__SOURCE MATERIAL__:
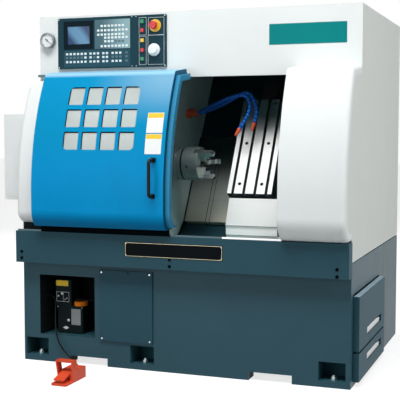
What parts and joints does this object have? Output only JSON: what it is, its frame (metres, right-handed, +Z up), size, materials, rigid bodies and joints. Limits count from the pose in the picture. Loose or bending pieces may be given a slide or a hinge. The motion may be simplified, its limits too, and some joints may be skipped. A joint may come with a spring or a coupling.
{
  "type": "cnc turning lathe",
  "caption": "Slant-bed gang turning lathe with a curved sliding door, a three-jaw chuck, a slotted tool table, a control console, side drawers and a foot pedal.",
  "frame": {"origin": "on the floor, in the middle of the base cabinet's footprint and of its four anchor holes", "axes": "+Z up, -Y towards the operator, +X to the operator's right, along the spindle line"},
  "size_m": [1.877, 1.7235, 1.75],
  "materials": {
    "base_paint": "satin powder coat",
    "shell_paint": "fine textured powder coat",
    "side_paint": "fine textured powder coat",
    "door_paint": "glossy powder coat",
    "stainless": "brushed",
    "casting": "painted casting with ground seats",
    "ground_steel": "ground",
    "chuck_steel": "turned and ground",
    "motor_black": "satin",
    "belt_rubber": "matte",
    "screen_glass": "glossy",
    "pane": "clear",
    "console_black": "matte",
    "key_plastic": "matte",
    "handle_black": "satin",
    "green_plastic": "glossy",
    "red_plastic": "glossy",
    "yellow_plastic": "glossy",
    "white_plastic": "satin",
    "coolant_blue": "satin",
    "coolant_orange": "satin",
    "gauge_black": "satin",
    "oil_tank": "translucent plastic, satin",
    "pedal_orange": "glossy enamel",
    "cable_black": "matte"
  },
  "bodies": {
    "machine": {"base_cabinet": "base_paint", "levelling_bolts": "ground_steel", "access_panel": "base_paint", "panel_screws": "ground_steel", "chip_tray": "base_paint", "left_side_panel": "side_paint", "right_side_panel": "side_paint", "rear_panel": "shell_paint", "header_cover": "shell_paint", "left_front_panel": "shell_paint", "right_front_panel": "shell_paint", "chamber_liner": "stainless", "belt_cover": "shell_paint", "electrical_cabinet": "shell_paint", "bed_casting": "casting", "headstock": "casting", "spindle_bearings": "ground_steel", "spindle_motor": "motor_black", "drive_belt": "belt_rubber", "z_motor": "motor_black", "z_cover_fixed": "stainless", "coolant_valve": "coolant_orange", "coolant_hoses": "coolant_blue", "door_rail": "ground_steel", "console_panel": "console_black", "console_screen": "screen_glass", "console_keys": "key_plastic", "gauge_body": "gauge_black", "lubricator": "oil_tank", "pedal_cable": "cable_black", "pedal_housing": "pedal_orange"},
    "door": {"door_panel": "door_paint", "door_window": "pane", "door_handle": "handle_black"},
    "spindle_unit": {"spindle": "ground_steel", "chuck_body": "chuck_steel"},
    "jaw_1": {"jaw_1": "ground_steel"},
    "jaw_2": {"jaw_2": "ground_steel"},
    "jaw_3": {"jaw_3": "ground_steel"},
    "motor_pulley": {"motor_pulley": "ground_steel"},
    "z_screw": {"z_screw": "ground_steel"},
    "z_cover_middle": {"z_cover_middle": "stainless"},
    "saddle_unit": {"saddle": "casting", "z_cover_saddle": "stainless", "saddle_apron": "stainless", "x_motor": "motor_black"},
    "x_screw": {"x_screw": "ground_steel"},
    "cross_slide": {"tool_table": "ground_steel"},
    "button_green_top": {"button_green_top": "green_plastic"},
    "button_red_upper": {"button_red_upper": "red_plastic"},
    "button_yellow": {"button_yellow": "yellow_plastic"},
    "button_red_lower": {"button_red_lower": "red_plastic"},
    "button_green_bottom": {"button_green_bottom": "green_plastic"},
    "estop": {"estop_button": "red_plastic"},
    "selector": {"selector_knob": "white_plastic"},
    "needle": {"gauge_needle": "handle_black"},
    "electrical_door": {"electrical_door": "shell_paint"},
    "chip_drawer": {"chip_drawer": "base_paint"},
    "coolant_tank": {"coolant_tank": "base_paint"},
    "treadle": {"pedal_treadle": "pedal_orange"}
  },
  "joints": [
    {"name": "door_slide", "type": "slide", "parent": "machine", "child": "door", "axis": [1, 0, 0], "range_m": [0, 0.544]},
    {"name": "spindle_turn", "type": "hinge", "parent": "machine", "child": "spindle_unit", "pos_m": [0, -0.393, 1.003], "axis": [1, 0, 0], "continuous": true},
    {"name": "jaw_1_slide", "type": "slide", "parent": "spindle_unit", "child": "jaw_1", "axis": [0, -0.6428, 0.766], "range_m": [-0.004, 0.012]},
    {"name": "jaw_2_slide", "type": "slide", "parent": "spindle_unit", "child": "jaw_2", "axis": [0, -0.342, -0.9397], "range_m": [-0.004, 0.012]},
    {"name": "jaw_3_slide", "type": "slide", "parent": "spindle_unit", "child": "jaw_3", "axis": [0, 0.9848, 0.1736], "range_m": [-0.004, 0.012]},
    {"name": "motor_pulley_turn", "type": "hinge", "parent": "machine", "child": "motor_pulley", "pos_m": [0, -0.19408, 1.10755], "axis": [1, 0, 0], "continuous": true},
    {"name": "saddle_slide", "type": "slide", "parent": "machine", "child": "saddle_unit", "axis": [1, 0, 0], "range_m": [-0.04, 0.26]},
    {"name": "z_screw_turn", "type": "hinge", "parent": "machine", "child": "z_screw", "pos_m": [0, -0.00438, 0.8941], "axis": [1, 0, 0], "range_deg": [-1450, 9370]},
    {"name": "cover_slide", "type": "slide", "parent": "machine", "child": "z_cover_middle", "axis": [1, 0, 0], "range_m": [-0.0205, 0.1305]},
    {"name": "cross_slide_move", "type": "slide", "parent": "saddle_unit", "child": "cross_slide", "axis": [0, 0.5, 0.866], "range_m": [0, 0.15]},
    {"name": "x_screw_turn", "type": "hinge", "parent": "saddle_unit", "child": "x_screw", "pos_m": [0.279, -0.23278, 0.9105], "axis": [0, 0.5, 0.866], "range_deg": [-10, 5420]},
    {"name": "button_green_top_press", "type": "slide", "parent": "machine", "child": "button_green_top", "axis": [0, 1, 0], "range_m": [0, 0.003], "stiffness_N_per_m": 300, "springref_m": -0.003},
    {"name": "button_red_upper_press", "type": "slide", "parent": "machine", "child": "button_red_upper", "axis": [0, 1, 0], "range_m": [0, 0.003], "stiffness_N_per_m": 300, "springref_m": -0.003},
    {"name": "button_yellow_press", "type": "slide", "parent": "machine", "child": "button_yellow", "axis": [0, 1, 0], "range_m": [0, 0.003], "stiffness_N_per_m": 300, "springref_m": -0.003},
    {"name": "button_red_lower_press", "type": "slide", "parent": "machine", "child": "button_red_lower", "axis": [0, 1, 0], "range_m": [0, 0.003], "stiffness_N_per_m": 300, "springref_m": -0.003},
    {"name": "button_green_bottom_press", "type": "slide", "parent": "machine", "child": "button_green_bottom", "axis": [0, 1, 0], "range_m": [0, 0.003], "stiffness_N_per_m": 300, "springref_m": -0.003},
    {"name": "estop_press", "type": "slide", "parent": "machine", "child": "estop", "axis": [0, 1, 0], "range_m": [0, 0.005]},
    {"name": "selector_turn", "type": "hinge", "parent": "machine", "child": "selector", "pos_m": [-0.19, -0.48, 1.565], "axis": [0, 1, 0], "range_deg": [-140, 140]},
    {"name": "needle_turn", "type": "hinge", "parent": "machine", "child": "needle", "pos_m": [-0.784, -0.478, 1.629], "axis": [0, 1, 0], "range_deg": [0, 250], "stiffness_Nm_per_rad": 0.001},
    {"name": "electrical_door_turn", "type": "hinge", "parent": "machine", "child": "electrical_door", "pos_m": [-0.404, 0.655, 1.1], "axis": [0, 0, 1], "range_deg": [0, 110]},
    {"name": "chip_drawer_pull", "type": "slide", "parent": "machine", "child": "chip_drawer", "axis": [1, 0, 0], "range_m": [0, 0.5]},
    {"name": "coolant_tank_pull", "type": "slide", "parent": "machine", "child": "coolant_tank", "axis": [1, 0, 0], "range_m": [0, 0.5]},
    {"name": "treadle_press", "type": "hinge", "parent": "machine", "child": "treadle", "pos_m": [-0.43, -0.948, 0.044], "axis": [1, 0, 0], "range_deg": [0, 5.5], "stiffness_Nm_per_rad": 8, "springref_deg": -5.73}
  ],
  "couplings": [
    {"joint": "jaw_2_slide", "follows": "jaw_1_slide", "ratio": 1},
    {"joint": "jaw_3_slide", "follows": "jaw_1_slide", "ratio": 1},
    {"joint": "motor_pulley_turn", "follows": "spindle_turn", "ratio": 1.3846},
    {"joint": "z_screw_turn", "follows": "saddle_slide", "rad_per_m": 628.32},
    {"joint": "cover_slide", "follows": "saddle_slide", "ratio": 0.5},
    {"joint": "x_screw_turn", "follows": "cross_slide_move", "rad_per_m": 628.32}
  ]
}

__REQUIREMENTS__: Select and copy every line of the listing with the word "joints".

__REPLY TO THE TASK__:
What parts and joints does this object have? Output only JSON: what it is, its frame (metres, right-handed, +Z up), size, materials, rigid bodies and joints. Limits count from the pose in the picture. Loose or bending pieces may be given a slide or a hinge. The motion may be simplified, its limits too, and some joints may be skipped. A joint may come with a spring or a coupling.
  "joints": [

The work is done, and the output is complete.